Dataset rows:

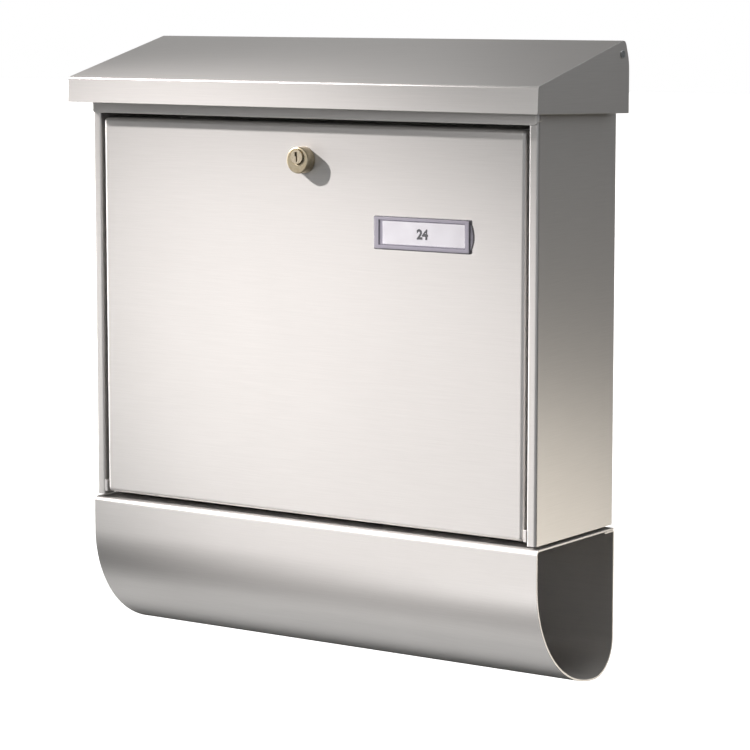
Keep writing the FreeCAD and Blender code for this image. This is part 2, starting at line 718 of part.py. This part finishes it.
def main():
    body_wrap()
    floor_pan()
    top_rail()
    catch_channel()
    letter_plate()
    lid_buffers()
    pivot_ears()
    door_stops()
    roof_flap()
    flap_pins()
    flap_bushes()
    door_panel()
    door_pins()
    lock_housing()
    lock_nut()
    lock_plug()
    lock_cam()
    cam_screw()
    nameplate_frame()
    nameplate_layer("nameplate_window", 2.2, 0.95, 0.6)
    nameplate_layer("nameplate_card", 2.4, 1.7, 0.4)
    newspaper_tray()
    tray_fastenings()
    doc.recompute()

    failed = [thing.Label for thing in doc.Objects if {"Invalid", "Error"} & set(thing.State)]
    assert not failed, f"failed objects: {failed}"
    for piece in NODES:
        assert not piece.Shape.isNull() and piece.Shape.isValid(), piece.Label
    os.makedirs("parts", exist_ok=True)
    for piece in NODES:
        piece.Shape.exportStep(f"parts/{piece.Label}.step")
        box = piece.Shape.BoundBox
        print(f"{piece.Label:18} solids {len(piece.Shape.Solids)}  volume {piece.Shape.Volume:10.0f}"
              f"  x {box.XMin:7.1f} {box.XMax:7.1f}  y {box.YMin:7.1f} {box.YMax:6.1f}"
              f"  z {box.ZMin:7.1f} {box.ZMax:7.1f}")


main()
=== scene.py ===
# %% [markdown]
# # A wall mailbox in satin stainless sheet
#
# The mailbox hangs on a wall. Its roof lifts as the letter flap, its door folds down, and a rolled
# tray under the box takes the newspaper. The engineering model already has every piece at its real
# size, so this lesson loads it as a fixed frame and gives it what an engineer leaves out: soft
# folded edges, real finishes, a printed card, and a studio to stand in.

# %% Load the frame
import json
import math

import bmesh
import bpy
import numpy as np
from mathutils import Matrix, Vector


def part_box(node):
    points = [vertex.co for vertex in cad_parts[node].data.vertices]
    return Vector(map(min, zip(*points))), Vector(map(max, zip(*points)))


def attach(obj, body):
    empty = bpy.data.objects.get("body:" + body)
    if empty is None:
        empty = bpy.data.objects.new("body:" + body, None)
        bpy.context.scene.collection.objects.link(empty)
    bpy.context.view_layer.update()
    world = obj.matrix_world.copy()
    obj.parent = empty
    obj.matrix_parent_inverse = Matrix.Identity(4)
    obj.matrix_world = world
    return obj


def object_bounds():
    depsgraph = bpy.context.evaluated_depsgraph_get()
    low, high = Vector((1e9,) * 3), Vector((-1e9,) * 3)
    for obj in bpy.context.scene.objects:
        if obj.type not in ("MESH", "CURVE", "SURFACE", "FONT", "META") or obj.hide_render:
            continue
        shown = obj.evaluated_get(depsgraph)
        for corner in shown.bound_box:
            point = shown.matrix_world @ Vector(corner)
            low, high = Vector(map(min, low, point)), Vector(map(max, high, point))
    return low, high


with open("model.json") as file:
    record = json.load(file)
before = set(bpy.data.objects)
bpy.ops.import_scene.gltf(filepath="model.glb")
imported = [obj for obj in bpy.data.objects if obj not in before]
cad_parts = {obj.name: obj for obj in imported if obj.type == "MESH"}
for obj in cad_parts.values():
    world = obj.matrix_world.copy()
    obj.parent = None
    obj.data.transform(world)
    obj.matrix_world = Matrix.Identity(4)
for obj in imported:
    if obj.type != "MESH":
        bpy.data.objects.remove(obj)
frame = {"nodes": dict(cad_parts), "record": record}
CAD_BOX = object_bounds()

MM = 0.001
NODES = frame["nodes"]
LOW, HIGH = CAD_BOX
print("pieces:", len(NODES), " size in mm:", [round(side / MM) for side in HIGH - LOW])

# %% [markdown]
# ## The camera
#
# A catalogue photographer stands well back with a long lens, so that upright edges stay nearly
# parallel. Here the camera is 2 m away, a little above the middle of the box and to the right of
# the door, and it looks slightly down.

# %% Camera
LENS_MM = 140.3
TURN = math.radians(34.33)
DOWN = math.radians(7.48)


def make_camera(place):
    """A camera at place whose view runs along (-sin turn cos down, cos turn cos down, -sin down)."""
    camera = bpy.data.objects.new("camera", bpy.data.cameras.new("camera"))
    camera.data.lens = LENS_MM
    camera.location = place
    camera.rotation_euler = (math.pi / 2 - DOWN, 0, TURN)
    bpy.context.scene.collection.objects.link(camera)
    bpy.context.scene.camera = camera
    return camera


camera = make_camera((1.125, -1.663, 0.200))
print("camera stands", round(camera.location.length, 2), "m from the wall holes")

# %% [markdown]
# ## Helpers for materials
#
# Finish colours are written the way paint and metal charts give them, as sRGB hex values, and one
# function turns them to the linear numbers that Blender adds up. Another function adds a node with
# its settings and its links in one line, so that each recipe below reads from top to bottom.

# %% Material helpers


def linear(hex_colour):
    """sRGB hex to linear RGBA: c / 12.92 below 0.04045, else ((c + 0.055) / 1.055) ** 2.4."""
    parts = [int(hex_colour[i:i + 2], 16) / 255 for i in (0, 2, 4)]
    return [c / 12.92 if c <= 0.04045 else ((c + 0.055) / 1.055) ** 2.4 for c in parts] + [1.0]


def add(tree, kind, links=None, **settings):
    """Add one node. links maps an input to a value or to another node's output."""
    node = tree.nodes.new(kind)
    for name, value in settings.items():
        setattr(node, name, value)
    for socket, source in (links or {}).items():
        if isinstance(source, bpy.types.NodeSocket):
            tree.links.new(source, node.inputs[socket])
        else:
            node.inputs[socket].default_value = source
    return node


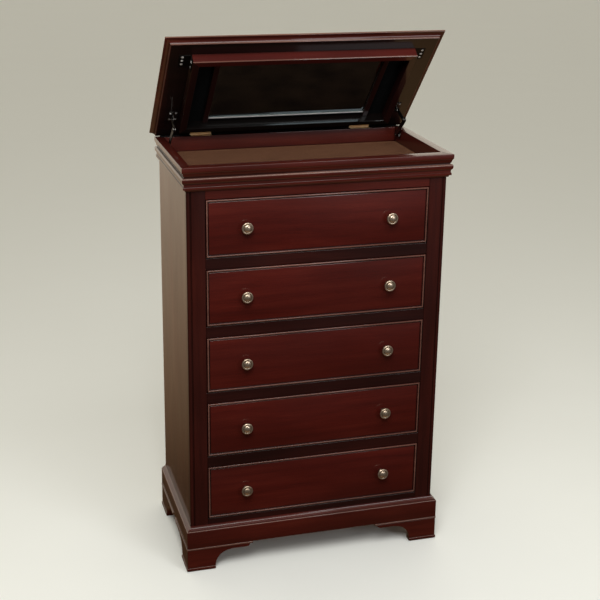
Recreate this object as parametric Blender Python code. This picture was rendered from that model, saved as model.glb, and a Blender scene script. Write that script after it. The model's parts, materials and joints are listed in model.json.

**Short problem**
Start at the line with "failed = [thing.Label" and stop after the line with "bpy.context.scene.collection.objects.link(empty)". Repeat exactly the lines in that range.

**Complete response**
    failed = [thing.Label for thing in doc.Objects if {"Invalid", "Error"} & set(thing.State)]
    assert not failed, f"failed objects: {failed}"
    for piece in NODES:
        assert not piece.Shape.isNull() and piece.Shape.isValid(), piece.Label
    os.makedirs("parts", exist_ok=True)
    for piece in NODES:
        piece.Shape.exportStep(f"parts/{piece.Label}.step")
        box = piece.Shape.BoundBox
        print(f"{piece.Label:18} solids {len(piece.Shape.Solids)}  volume {piece.Shape.Volume:10.0f}"
              f"  x {box.XMin:7.1f} {box.XMax:7.1f}  y {box.YMin:7.1f} {box.YMax:6.1f}"
              f"  z {box.ZMin:7.1f} {box.ZMax:7.1f}")


main()
=== scene.py ===
# %% [markdown]
# # A wall mailbox in satin stainless sheet
#
# The mailbox hangs on a wall. Its roof lifts as the letter flap, its door folds down, and a rolled
# tray under the box takes the newspaper. The engineering model already has every piece at its real
# size, so this lesson loads it as a fixed frame and gives it what an engineer leaves out: soft
# folded edges, real finishes, a printed card, and a studio to stand in.

# %% Load the frame
import json
import math

import bmesh
import bpy
import numpy as np
from mathutils import Matrix, Vector


def part_box(node):
    points = [vertex.co for vertex in cad_parts[node].data.vertices]
    return Vector(map(min, zip(*points))), Vector(map(max, zip(*points)))


def attach(obj, body):
    empty = bpy.data.objects.get("body:" + body)
    if empty is None:
        empty = bpy.data.objects.new("body:" + body, None)
        bpy.context.scene.collection.objects.link(empty)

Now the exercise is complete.